Les premiers lecteurs pouvaient facilement saisir le texte en dehors des catégories historiques ou scientifiques sur lesquelles nous réfléchissons. Pour eux, c’était l’histoire « sacrée », l’histoire primordiale de l’homme exemplaire qui parle de la bonté de Dieu, de la faute de l’homme et de l’espérance d’une délivrance dans l’histoire. Sans être historique (au sens moderne), le mythe adamique confirmait pour Israël l’appel d’Abraham. Il montrait qu’en effet ce projet s’inscrivait depuis la fondation du monde dans les réalités sacrées[7]. Ge 2-3 dévoile le mystère de l’histoire du salut, dont l’objectif n’est rien d’autres que de « bénir toutes les nations » (Ge 12.3) à travers la descendance de la femme, depuis le premier Adam. L’appel et la promesse faite à Abraham prend tout son sens dans l’optique de l’histoire primordiale qui sans être historique, par son caractère sacré révélé par le mythe, suffit à la rendre historique.

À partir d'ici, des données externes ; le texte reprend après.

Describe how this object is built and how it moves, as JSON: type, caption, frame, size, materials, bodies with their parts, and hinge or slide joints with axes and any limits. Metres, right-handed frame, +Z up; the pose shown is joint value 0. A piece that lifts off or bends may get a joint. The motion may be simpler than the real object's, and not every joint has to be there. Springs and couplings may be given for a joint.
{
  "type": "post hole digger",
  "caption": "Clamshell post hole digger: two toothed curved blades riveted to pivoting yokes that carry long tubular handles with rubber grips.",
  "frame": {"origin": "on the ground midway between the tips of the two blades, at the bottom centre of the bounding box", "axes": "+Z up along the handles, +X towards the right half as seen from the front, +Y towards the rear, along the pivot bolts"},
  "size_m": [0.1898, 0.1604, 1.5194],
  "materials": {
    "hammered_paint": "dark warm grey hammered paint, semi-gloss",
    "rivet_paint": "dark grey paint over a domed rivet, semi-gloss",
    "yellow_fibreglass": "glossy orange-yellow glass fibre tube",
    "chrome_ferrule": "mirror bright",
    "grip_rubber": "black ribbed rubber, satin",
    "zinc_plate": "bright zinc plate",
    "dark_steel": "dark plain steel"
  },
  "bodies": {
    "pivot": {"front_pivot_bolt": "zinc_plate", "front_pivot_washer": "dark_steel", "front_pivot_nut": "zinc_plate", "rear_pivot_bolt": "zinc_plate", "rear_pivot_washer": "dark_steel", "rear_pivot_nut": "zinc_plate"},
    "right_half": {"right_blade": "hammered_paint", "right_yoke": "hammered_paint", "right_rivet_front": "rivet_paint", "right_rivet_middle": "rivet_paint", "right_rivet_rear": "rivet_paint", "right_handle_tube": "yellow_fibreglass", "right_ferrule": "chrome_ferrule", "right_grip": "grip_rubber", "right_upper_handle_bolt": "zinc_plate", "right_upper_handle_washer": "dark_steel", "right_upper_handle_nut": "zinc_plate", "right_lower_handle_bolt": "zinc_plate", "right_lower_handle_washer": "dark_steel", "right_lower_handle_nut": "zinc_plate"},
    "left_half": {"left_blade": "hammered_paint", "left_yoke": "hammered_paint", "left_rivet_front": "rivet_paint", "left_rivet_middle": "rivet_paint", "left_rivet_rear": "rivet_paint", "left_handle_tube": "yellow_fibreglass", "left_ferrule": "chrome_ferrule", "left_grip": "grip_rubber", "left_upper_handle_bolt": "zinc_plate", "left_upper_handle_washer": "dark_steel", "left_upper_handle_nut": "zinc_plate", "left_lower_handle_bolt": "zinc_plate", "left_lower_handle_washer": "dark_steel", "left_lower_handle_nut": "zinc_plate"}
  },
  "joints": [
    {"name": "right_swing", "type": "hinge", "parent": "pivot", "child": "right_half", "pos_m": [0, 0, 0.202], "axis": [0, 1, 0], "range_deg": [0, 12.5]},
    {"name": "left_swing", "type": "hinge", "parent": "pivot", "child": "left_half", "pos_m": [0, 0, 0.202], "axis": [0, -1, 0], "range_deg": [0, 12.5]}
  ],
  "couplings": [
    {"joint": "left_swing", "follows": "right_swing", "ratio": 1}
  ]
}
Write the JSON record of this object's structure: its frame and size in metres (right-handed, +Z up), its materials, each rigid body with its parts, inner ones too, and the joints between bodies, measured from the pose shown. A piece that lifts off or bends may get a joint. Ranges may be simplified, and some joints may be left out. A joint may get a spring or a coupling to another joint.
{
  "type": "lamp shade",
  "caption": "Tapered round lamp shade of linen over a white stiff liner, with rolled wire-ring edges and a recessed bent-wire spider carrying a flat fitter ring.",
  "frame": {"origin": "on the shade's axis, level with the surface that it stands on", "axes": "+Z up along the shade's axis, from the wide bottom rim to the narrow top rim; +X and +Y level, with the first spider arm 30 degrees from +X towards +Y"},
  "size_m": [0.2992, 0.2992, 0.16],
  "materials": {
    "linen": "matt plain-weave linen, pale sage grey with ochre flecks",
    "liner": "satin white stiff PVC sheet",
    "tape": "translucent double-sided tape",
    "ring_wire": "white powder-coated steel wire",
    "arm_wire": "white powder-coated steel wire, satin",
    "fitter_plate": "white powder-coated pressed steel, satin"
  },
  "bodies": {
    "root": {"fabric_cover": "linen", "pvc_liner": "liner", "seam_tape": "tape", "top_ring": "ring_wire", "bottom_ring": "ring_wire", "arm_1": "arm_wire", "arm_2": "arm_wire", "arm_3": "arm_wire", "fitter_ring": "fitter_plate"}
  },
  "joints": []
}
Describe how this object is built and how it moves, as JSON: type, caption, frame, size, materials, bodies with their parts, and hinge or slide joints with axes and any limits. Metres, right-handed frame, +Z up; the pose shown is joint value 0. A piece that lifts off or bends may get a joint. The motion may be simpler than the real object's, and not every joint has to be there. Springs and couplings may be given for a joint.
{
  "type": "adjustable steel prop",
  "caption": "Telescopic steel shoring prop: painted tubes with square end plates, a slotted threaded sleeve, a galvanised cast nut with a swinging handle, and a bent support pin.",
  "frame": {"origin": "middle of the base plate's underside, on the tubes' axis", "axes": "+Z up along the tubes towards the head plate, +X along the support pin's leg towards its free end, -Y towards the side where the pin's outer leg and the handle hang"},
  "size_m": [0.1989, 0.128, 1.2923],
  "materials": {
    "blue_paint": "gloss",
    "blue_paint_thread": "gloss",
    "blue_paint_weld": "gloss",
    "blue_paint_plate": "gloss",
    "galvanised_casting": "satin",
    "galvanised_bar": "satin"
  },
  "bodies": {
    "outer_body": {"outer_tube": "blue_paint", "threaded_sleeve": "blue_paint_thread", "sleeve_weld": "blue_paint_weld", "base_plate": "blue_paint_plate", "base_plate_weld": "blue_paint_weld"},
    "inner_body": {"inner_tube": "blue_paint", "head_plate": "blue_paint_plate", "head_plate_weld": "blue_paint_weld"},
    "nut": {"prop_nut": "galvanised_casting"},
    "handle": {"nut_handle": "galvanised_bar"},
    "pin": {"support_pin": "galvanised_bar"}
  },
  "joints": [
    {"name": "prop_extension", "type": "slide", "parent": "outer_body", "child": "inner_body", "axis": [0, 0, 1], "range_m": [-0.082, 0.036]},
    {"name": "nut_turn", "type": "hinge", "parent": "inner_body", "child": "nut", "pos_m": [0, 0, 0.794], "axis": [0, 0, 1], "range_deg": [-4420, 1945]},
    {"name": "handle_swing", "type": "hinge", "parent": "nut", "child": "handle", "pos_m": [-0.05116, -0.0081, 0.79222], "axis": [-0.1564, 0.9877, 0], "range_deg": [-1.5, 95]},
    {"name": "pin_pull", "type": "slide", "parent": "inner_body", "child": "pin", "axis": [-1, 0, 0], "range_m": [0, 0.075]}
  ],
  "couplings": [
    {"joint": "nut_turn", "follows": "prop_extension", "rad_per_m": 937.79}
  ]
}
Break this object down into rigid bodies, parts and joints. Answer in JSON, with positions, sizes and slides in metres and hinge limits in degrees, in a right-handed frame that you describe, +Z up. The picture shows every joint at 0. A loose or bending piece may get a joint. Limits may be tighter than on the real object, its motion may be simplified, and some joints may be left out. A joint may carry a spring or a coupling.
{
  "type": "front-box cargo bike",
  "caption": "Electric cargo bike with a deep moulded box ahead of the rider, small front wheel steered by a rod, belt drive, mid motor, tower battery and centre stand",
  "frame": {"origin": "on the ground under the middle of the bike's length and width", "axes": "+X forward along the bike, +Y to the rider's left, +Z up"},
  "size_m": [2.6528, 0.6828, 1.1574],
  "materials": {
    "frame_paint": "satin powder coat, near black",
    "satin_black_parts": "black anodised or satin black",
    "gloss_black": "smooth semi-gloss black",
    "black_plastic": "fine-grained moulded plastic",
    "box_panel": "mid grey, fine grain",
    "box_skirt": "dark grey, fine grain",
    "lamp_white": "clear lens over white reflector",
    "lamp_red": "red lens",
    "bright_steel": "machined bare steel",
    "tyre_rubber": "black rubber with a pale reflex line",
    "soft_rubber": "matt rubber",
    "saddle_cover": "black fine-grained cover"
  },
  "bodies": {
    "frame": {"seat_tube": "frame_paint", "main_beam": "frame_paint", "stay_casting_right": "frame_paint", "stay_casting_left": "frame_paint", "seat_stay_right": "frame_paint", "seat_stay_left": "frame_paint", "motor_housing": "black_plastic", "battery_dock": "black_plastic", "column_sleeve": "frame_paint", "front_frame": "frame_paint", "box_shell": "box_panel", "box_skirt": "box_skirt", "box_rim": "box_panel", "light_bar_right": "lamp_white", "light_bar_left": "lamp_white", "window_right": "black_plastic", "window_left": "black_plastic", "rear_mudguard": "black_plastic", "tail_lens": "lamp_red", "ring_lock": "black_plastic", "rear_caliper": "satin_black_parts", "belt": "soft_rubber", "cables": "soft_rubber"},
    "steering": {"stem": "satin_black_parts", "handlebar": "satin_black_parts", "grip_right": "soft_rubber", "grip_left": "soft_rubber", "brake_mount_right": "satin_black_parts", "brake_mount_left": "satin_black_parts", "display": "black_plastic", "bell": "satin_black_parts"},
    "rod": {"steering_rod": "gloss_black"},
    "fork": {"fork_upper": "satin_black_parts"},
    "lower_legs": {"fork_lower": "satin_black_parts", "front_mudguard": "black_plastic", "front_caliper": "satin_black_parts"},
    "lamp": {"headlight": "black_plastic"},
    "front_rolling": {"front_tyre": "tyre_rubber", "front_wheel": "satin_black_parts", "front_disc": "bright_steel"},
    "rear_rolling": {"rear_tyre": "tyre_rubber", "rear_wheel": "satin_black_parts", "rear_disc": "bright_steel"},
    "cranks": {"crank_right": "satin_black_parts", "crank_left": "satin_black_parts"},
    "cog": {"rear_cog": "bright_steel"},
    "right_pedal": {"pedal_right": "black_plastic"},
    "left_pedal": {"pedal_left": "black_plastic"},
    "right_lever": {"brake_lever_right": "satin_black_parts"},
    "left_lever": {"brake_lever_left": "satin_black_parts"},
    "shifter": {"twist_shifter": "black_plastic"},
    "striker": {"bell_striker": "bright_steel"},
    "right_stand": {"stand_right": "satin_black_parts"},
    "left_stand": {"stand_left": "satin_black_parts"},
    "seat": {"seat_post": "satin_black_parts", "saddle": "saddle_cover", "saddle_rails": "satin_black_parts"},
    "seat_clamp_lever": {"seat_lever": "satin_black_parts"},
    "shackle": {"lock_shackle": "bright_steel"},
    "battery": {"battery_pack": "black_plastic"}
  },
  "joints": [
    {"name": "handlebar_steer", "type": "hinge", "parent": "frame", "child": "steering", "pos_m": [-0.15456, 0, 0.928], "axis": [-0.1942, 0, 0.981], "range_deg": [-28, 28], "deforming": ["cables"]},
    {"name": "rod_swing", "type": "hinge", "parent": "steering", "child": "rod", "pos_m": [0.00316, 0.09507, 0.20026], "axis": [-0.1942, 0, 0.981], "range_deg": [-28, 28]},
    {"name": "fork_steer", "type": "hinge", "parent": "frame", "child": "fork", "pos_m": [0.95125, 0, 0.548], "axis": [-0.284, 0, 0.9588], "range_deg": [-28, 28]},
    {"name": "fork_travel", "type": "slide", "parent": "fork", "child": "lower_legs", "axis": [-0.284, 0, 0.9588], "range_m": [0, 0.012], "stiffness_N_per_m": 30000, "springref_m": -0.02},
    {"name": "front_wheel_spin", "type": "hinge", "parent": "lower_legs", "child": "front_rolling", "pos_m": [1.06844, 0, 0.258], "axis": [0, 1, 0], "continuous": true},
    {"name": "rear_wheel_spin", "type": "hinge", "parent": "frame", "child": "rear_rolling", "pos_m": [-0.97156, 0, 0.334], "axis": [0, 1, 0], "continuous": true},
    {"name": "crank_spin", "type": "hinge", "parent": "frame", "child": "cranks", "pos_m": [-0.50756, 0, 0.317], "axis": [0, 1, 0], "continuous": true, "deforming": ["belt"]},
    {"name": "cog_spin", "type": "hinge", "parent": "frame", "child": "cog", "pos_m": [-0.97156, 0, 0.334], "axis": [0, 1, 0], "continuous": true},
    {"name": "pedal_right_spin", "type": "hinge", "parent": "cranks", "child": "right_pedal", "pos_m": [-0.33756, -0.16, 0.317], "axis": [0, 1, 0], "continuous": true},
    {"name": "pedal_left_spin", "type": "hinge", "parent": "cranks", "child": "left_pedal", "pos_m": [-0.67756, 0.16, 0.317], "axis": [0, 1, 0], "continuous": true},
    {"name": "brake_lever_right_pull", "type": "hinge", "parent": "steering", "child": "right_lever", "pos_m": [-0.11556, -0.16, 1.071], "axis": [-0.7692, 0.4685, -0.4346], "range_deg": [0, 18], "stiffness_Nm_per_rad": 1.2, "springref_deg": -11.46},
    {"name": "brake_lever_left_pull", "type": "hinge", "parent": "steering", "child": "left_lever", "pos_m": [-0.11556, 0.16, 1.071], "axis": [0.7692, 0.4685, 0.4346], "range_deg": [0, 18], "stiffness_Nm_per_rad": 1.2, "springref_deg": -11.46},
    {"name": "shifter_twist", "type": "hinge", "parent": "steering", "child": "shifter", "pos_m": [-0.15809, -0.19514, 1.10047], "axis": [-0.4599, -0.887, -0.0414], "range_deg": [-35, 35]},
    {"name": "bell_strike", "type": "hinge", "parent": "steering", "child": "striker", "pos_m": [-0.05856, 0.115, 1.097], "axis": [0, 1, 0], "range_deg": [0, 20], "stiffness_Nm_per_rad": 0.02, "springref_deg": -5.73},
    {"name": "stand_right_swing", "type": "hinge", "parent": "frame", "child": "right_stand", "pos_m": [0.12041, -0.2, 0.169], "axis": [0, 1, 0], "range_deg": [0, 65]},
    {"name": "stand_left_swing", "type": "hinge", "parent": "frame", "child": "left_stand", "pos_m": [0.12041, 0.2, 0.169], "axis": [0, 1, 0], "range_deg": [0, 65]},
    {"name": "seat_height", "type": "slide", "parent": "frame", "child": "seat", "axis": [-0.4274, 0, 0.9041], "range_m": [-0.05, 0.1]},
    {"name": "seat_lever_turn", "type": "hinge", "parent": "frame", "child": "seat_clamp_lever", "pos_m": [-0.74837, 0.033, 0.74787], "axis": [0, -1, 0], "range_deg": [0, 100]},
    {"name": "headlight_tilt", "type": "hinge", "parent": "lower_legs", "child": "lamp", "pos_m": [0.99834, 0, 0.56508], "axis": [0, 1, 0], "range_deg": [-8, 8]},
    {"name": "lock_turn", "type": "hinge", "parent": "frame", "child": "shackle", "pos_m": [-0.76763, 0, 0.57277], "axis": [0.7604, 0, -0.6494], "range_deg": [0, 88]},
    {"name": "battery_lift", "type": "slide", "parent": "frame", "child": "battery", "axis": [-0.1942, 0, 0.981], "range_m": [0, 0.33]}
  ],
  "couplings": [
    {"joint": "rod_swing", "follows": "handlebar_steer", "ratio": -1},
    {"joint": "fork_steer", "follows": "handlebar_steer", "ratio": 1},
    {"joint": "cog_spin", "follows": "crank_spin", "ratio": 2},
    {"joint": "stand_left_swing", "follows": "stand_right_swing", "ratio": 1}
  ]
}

Pour finir, résumons simplement en disant que d’un point de vue exégétique, rien ne force à voir en Ge 1-3 des événements historiques. Le caractère sacré du mythe suffisait comme fondement pour l’homme religieux de l’antiquité. Si l’analyse est juste, Ge 2-3 ne renverrait donc pas à des vérités historiques et étiologiques, mais à des vérités théologiques et existentielles intemporelles. C’est pourquoi, les auteurs du NT –  dont Paul –  considéreront le récit dans leur compréhension de l’homme, mais surtout, dans leur compréhension de l’oeuvre du salut en Christ.

On ne peut donc pas dire de Ge 2-3 : « ce n’est qu’un mythe ». Il faut dire, comme Paul Ricoeur le suggère dans la Symbolique du Mal, que Ge 2-3 « a la grandeur du mythe, c’est-à-dire a plus de sens qu’une histoire vraie. »[8].


[1] Celui qui nous a le plus enrichi sur la pensée des anciens et le mieux expliqué le genre littéraire du mythe est Mircéa Éliade. Voir par exemple Le Sacré et le Profane (1965) Gallimard, 181 p. Les mythes racontent des événements primordiaux. Ces événements originaires sont sacrés; ils n’auraient pas été connus si Dieu (ou les dieux) ne les aurait révélé. Ceux-ci fondent le réel. C’est ce sacré et ce réel que cherche à connaître l’homme religieux antique. Car vivre dans le sacré, c’est vivre dans le réel. Ces événements donnent les modèles exemplaires de toutes les activités humaines. M. Éliade dira : « Mythe = modèle exemplaire » (idem, p. 82)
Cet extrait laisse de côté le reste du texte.